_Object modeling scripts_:
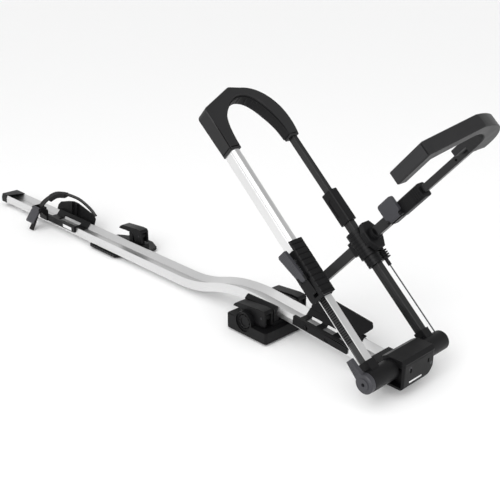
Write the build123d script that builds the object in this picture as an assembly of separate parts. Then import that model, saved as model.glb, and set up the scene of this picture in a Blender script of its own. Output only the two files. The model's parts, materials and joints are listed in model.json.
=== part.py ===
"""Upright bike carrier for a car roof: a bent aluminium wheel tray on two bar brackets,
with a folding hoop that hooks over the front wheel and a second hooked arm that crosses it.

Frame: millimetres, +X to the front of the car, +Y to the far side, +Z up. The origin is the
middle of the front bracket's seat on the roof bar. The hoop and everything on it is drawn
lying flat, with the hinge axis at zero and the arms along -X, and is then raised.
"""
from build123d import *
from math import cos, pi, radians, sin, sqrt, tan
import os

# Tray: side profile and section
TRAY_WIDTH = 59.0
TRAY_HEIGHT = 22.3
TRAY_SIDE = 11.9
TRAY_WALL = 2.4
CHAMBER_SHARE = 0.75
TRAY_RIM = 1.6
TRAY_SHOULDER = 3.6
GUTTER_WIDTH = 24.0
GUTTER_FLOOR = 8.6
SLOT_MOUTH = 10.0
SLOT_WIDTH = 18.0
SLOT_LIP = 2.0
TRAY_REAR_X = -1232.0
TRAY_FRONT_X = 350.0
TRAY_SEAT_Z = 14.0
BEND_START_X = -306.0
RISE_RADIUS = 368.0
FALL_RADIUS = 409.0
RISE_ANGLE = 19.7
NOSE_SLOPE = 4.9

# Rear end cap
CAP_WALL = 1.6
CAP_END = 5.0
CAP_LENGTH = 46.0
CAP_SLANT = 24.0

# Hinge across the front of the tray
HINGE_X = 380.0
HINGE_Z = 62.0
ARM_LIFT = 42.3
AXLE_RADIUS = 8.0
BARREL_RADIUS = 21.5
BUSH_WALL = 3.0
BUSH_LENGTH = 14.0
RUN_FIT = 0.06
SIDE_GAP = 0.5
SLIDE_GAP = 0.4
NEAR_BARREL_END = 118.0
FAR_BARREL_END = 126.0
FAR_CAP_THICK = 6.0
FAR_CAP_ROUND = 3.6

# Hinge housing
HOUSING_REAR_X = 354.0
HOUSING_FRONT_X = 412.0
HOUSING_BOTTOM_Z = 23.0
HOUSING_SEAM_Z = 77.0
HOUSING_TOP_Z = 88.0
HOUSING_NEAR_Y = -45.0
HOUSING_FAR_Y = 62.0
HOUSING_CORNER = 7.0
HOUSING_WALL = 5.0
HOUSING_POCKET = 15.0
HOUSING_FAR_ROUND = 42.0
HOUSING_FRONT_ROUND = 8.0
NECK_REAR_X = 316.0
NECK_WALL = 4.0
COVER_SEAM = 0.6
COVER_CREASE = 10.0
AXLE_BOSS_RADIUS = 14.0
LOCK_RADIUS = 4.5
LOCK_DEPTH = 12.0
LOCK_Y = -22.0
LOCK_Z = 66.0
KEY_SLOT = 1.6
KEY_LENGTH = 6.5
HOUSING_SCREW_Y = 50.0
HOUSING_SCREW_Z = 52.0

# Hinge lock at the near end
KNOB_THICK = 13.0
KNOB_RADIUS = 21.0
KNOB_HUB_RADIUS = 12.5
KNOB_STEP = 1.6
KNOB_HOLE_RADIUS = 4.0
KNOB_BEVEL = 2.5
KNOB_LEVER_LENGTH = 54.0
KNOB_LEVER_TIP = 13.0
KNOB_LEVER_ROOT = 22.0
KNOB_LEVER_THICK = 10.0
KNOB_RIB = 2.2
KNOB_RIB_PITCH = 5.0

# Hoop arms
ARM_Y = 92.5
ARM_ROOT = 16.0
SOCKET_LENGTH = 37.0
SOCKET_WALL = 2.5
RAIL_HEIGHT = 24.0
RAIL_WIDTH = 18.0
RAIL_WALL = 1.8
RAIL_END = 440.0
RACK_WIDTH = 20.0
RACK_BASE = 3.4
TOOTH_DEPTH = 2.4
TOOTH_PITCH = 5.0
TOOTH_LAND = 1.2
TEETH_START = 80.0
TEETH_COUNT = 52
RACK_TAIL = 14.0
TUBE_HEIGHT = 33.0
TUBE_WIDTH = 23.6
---
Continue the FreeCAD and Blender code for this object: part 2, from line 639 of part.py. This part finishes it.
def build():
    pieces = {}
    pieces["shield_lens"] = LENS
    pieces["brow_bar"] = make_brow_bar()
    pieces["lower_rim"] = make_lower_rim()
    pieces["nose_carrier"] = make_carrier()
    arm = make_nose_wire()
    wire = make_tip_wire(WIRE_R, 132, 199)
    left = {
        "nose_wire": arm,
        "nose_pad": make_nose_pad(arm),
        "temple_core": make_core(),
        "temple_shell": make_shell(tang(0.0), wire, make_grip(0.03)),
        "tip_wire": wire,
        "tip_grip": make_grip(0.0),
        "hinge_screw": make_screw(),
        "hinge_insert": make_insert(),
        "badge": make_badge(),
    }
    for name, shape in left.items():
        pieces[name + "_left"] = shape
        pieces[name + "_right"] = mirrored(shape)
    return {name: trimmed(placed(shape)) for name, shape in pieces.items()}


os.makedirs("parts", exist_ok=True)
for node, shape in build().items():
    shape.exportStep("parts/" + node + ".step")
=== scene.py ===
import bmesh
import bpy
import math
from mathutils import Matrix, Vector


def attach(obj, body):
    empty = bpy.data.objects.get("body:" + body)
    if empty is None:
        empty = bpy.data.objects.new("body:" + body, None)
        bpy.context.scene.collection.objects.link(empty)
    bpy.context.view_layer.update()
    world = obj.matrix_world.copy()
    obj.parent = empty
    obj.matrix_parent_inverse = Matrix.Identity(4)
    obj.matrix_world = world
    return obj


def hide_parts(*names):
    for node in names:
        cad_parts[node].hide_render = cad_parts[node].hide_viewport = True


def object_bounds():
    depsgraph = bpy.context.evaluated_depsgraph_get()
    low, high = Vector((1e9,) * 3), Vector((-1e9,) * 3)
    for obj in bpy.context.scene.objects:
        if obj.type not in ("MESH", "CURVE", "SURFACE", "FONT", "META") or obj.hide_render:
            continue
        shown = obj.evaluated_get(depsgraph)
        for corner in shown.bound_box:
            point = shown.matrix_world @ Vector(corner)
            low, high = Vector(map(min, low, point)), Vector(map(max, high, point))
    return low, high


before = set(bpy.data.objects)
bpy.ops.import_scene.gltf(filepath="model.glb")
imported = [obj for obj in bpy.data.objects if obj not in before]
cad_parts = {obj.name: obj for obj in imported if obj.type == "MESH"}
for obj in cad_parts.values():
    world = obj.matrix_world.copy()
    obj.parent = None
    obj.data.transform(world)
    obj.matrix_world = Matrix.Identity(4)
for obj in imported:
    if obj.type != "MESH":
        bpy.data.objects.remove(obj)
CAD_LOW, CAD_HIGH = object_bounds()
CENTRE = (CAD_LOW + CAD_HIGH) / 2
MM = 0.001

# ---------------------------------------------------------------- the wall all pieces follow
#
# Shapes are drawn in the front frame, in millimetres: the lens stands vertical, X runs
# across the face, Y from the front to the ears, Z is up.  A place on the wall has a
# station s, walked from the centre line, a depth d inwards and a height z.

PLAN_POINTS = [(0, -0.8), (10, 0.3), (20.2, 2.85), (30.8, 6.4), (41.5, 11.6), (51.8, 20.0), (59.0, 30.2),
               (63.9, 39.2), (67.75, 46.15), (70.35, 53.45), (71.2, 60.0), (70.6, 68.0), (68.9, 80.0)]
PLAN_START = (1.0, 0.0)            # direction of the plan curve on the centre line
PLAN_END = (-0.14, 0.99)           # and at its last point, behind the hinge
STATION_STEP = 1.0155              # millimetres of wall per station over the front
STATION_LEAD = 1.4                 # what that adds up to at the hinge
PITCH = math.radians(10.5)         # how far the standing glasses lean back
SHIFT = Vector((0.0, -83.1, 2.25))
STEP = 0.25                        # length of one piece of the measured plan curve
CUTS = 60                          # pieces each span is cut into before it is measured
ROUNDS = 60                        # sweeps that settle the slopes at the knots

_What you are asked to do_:
Write the lines again exactly, beginning at the line that has "trimmed(placed(shape)) for name, shape" and stopping after the line that has "low, high = Vector((1e9,)"; include no other lines.

_Worked solution_:
    return {name: trimmed(placed(shape)) for name, shape in pieces.items()}


os.makedirs("parts", exist_ok=True)
for node, shape in build().items():
    shape.exportStep("parts/" + node + ".step")
=== scene.py ===
import bmesh
import bpy
import math
from mathutils import Matrix, Vector


def attach(obj, body):
    empty = bpy.data.objects.get("body:" + body)
    if empty is None:
        empty = bpy.data.objects.new("body:" + body, None)
        bpy.context.scene.collection.objects.link(empty)
    bpy.context.view_layer.update()
    world = obj.matrix_world.copy()
    obj.parent = empty
    obj.matrix_parent_inverse = Matrix.Identity(4)
    obj.matrix_world = world
    return obj


def hide_parts(*names):
    for node in names:
        cad_parts[node].hide_render = cad_parts[node].hide_viewport = True


def object_bounds():
    depsgraph = bpy.context.evaluated_depsgraph_get()
    low, high = Vector((1e9,) * 3), Vector((-1e9,) * 3)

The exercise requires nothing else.